A contour current, also known as a contourite-forming current, is a deep ocean current that flows along the contours of the continental slope or seafloor topography, generally parallel to depth contours rather than flowing directly down or up a slope. These currents are typically associated with the deep, slow-moving water masses involved in thermohaline circulation.

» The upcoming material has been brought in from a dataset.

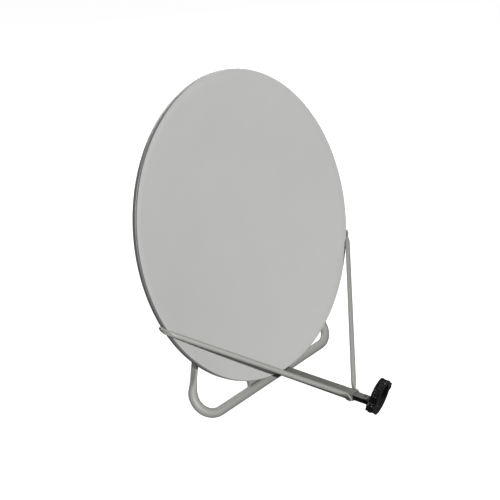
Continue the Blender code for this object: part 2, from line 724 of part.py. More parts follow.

Contour currents play a significant role in shaping deep-sea sediment deposits, creating distinctive sedimentary features called contourites that record information about past ocean circulation patterns. Geologists study these deposits to reconstruct how deep ocean circulation has changed over geological timescales, providing insights into past climate conditions.

Jet Streams (Oceanic)

An oceanic jet stream, sometimes called a current jet, is a narrow, fast-flowing band of water within a larger current system, analogous in concept to the atmospheric jet streams that influence weather patterns. These oceanic jets can occur within major boundary currents, where the current’s flow becomes concentrated into a particularly narrow and intense core.

Oceanic jet streams can have significant effects on the transport of heat, nutrients, and marine organisms, creating sharp boundaries between different water masses that influence the distribution of marine life. Understanding the position and strength of these jets is important for fisheries, as they often mark productive boundaries where different water masses meet and mix.